Requirements: Records follow. Select each line holding "from".

# Data provided start

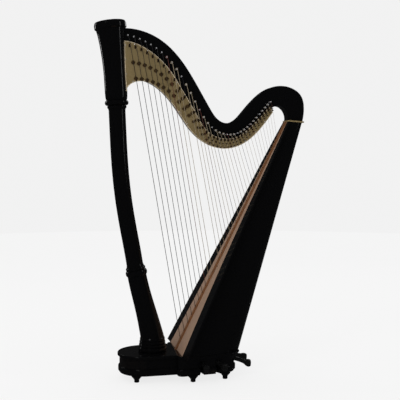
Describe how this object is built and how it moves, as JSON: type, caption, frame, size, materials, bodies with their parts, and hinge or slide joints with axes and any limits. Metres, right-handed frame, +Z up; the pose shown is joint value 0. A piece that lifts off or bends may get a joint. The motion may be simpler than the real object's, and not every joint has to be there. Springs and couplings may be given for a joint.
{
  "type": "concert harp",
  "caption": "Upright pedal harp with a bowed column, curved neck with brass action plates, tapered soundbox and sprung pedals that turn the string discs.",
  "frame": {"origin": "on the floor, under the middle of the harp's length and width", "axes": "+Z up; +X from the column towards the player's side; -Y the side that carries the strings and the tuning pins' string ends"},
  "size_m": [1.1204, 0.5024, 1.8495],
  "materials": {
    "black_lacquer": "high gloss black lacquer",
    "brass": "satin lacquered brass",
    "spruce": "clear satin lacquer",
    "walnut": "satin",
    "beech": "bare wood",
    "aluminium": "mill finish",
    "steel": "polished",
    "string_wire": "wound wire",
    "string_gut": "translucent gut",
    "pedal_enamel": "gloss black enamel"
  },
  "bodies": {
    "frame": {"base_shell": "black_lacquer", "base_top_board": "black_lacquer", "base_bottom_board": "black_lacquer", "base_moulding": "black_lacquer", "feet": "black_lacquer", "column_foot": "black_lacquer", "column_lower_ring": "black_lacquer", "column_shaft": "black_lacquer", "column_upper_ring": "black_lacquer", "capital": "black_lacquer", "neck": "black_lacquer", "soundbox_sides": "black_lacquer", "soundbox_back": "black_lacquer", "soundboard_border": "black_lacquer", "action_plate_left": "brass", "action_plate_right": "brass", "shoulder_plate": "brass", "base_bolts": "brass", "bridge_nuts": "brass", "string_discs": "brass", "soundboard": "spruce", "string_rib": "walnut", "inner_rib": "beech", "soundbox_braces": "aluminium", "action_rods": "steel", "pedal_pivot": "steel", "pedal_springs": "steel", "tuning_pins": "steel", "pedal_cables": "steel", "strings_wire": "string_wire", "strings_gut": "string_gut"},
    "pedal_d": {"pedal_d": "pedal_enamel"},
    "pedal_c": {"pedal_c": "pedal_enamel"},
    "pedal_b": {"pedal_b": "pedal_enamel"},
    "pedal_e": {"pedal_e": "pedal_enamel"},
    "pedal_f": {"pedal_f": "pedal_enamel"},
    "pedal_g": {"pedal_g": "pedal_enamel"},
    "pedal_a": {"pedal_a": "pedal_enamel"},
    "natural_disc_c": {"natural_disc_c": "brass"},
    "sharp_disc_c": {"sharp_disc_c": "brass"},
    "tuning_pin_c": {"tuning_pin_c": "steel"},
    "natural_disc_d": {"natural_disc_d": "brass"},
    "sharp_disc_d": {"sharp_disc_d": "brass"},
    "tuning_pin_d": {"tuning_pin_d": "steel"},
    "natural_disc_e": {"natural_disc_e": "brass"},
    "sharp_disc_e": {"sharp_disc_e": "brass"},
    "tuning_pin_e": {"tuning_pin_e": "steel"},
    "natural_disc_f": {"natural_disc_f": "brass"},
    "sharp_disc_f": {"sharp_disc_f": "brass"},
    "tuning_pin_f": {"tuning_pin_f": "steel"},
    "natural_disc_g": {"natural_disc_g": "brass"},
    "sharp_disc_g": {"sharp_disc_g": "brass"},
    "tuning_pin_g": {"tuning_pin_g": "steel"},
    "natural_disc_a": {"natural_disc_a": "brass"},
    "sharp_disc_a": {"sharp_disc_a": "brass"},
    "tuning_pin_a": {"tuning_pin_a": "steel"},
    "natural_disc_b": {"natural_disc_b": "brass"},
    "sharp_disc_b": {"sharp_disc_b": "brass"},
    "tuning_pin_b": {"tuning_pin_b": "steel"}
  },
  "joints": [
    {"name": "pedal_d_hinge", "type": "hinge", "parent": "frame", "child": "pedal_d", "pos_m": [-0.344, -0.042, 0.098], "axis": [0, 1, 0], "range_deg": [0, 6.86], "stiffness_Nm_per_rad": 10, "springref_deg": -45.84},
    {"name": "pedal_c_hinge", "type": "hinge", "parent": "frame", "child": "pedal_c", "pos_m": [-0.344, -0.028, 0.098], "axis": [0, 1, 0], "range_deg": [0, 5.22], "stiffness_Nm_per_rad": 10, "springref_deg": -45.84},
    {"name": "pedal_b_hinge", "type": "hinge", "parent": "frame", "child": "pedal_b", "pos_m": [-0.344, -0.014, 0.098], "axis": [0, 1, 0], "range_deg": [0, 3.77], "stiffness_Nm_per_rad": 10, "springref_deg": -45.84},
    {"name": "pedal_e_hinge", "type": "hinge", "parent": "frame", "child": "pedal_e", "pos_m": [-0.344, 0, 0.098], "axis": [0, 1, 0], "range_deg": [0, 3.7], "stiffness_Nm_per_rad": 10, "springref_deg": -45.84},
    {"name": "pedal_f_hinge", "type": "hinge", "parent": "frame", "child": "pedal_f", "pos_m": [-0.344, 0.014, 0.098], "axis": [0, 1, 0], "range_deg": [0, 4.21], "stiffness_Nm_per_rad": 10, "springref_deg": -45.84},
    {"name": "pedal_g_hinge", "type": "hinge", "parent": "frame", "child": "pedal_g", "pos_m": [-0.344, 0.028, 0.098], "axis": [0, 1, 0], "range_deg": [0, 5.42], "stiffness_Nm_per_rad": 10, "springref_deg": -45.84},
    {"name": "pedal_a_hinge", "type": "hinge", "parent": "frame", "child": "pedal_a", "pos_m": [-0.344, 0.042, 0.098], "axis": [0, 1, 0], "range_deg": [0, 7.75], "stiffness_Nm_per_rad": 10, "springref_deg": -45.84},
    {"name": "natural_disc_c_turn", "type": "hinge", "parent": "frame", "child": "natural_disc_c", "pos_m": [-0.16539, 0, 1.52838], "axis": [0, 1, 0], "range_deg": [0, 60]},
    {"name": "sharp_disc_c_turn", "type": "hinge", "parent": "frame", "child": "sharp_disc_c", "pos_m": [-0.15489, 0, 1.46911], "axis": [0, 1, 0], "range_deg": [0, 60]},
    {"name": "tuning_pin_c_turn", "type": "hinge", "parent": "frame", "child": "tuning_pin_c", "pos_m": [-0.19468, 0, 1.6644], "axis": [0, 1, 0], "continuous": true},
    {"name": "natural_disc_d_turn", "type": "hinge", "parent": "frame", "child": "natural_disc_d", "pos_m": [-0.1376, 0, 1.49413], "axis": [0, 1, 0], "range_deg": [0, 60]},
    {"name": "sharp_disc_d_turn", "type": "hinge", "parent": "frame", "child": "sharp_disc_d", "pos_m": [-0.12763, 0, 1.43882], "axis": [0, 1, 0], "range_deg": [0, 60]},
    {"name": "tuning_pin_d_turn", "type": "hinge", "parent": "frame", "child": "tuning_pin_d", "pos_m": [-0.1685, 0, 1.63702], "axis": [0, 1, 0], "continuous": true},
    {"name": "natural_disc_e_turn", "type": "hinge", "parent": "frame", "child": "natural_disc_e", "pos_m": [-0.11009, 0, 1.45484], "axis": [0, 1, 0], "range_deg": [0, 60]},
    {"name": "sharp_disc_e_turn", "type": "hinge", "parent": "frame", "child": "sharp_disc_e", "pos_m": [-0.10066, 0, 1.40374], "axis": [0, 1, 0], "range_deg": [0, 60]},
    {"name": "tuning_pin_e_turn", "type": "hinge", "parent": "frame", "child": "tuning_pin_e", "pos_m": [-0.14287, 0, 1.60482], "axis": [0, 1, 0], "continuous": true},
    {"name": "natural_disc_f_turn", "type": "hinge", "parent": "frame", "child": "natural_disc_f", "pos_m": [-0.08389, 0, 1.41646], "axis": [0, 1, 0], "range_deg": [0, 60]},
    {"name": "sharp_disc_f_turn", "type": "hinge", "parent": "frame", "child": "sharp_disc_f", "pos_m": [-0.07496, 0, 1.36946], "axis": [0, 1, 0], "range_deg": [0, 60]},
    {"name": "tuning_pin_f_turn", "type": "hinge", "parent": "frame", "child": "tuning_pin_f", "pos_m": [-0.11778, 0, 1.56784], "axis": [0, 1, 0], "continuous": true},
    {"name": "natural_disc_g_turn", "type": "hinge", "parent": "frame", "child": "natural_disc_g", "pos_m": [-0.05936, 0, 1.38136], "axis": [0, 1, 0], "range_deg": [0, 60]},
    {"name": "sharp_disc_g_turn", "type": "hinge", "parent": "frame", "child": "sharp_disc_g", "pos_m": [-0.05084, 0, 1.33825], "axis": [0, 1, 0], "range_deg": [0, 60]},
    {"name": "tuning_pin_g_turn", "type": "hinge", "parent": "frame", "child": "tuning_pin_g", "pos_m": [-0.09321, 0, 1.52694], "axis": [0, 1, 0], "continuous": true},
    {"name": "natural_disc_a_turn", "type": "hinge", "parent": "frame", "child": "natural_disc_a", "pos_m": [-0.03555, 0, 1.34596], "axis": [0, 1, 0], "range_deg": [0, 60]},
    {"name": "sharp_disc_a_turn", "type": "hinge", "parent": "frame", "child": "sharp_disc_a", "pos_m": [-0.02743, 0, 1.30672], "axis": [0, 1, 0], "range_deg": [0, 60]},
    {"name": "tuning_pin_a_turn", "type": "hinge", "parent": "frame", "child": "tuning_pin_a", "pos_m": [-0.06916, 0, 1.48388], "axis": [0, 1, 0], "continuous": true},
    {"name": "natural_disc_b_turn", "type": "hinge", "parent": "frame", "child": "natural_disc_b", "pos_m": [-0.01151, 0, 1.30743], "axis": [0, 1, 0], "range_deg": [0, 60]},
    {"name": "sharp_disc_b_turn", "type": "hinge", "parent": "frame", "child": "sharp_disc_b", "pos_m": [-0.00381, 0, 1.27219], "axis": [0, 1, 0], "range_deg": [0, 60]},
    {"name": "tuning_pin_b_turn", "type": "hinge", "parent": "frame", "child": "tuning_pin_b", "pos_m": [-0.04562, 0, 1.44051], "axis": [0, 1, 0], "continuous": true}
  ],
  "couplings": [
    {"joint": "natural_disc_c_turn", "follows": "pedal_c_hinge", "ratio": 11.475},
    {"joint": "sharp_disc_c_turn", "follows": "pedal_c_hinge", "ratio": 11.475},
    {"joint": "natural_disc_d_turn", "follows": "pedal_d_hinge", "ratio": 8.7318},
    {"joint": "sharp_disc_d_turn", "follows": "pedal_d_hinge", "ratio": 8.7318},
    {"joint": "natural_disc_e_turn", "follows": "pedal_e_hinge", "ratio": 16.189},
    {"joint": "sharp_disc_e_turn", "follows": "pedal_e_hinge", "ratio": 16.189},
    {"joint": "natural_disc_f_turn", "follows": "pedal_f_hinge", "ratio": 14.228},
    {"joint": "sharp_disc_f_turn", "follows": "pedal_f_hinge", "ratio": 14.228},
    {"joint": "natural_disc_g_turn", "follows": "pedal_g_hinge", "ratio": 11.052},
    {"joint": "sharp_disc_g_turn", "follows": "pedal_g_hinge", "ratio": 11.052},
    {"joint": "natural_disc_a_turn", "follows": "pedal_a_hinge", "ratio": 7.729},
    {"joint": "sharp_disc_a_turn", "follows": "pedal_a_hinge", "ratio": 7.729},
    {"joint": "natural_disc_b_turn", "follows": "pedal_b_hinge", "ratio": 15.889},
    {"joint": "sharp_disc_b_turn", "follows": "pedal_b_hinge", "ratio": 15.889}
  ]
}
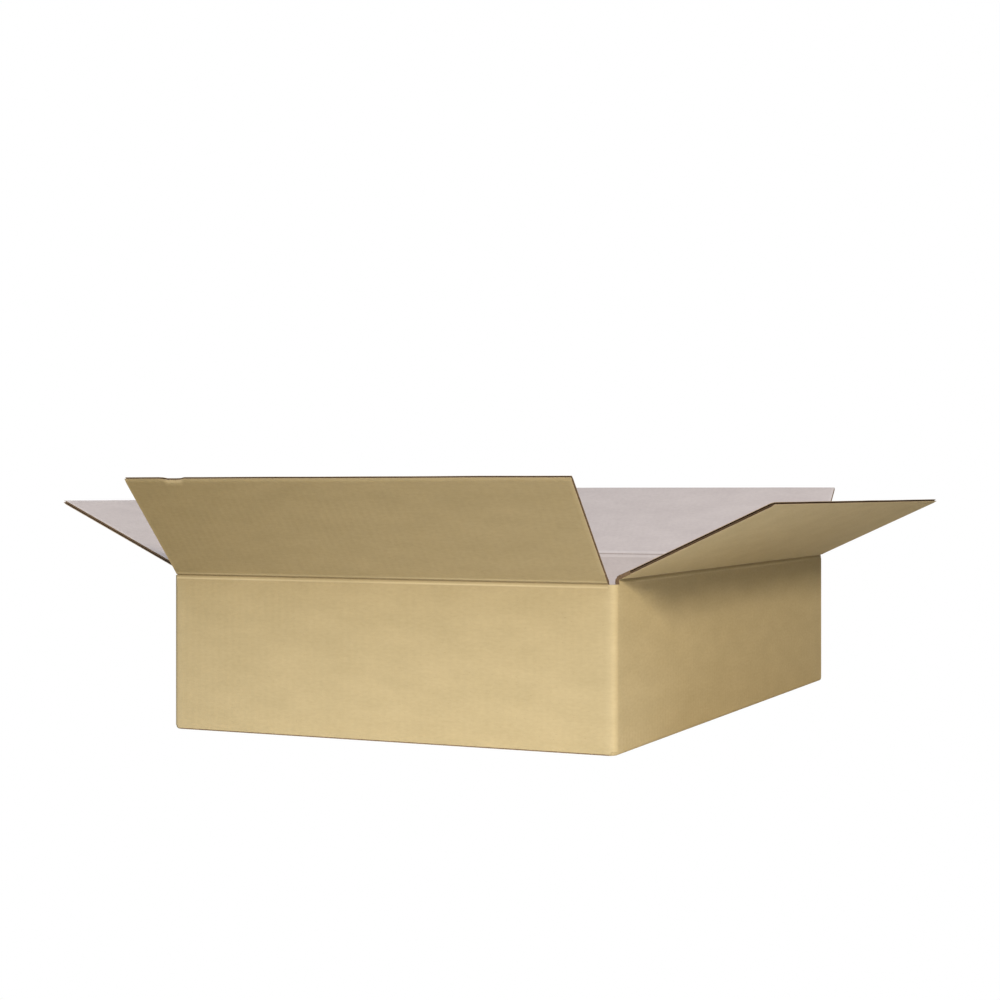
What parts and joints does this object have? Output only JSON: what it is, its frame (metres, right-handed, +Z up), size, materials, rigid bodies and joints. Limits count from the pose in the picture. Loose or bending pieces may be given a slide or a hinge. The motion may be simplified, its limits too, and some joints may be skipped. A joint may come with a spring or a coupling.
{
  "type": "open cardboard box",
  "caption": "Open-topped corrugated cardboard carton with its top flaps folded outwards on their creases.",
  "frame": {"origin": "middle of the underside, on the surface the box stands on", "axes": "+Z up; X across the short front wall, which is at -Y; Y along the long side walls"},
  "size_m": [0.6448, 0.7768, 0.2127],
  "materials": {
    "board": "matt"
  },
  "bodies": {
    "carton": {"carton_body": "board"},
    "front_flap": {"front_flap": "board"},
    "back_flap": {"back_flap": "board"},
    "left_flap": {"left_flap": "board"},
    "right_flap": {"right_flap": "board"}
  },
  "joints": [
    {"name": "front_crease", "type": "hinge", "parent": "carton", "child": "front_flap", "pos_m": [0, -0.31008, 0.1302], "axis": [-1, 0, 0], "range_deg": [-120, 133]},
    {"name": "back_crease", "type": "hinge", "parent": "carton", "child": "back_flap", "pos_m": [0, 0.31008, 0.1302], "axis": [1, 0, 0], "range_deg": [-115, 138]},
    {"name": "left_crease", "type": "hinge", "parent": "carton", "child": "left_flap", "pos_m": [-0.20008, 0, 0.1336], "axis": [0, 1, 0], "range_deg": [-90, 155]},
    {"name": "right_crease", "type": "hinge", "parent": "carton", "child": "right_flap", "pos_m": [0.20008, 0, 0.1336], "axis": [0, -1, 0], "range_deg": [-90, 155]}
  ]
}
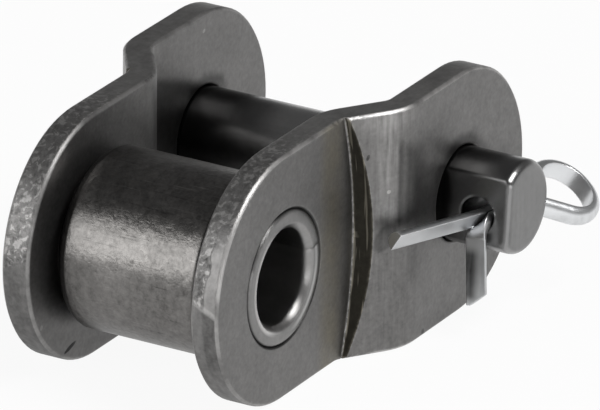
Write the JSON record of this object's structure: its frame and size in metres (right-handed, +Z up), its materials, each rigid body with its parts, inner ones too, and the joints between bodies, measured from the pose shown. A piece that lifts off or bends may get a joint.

# Data provided end

Exercise result:
  "frame": {"origin": "on the floor, under the middle of the harp's length and width", "axes": "+Z up; +X from the column towards the player's side; -Y the side that carries the strings and the tuning pins' string ends"},
What parts and joints does this object have? Output only JSON: what it is, its frame (metres, right-handed, +Z up), size, materials, rigid bodies and joints. Limits count from the pose in the picture. Loose or bending pieces may be given a slide or a hinge. The motion may be simplified, its limits too, and some joints may be skipped. A joint may come with a spring or a coupling.
Write the JSON record of this object's structure: its frame and size in metres (right-handed, +Z up), its materials, each rigid body with its parts, inner ones too, and the joints between bodies, measured from the pose shown. A piece that lifts off or bends may get a joint.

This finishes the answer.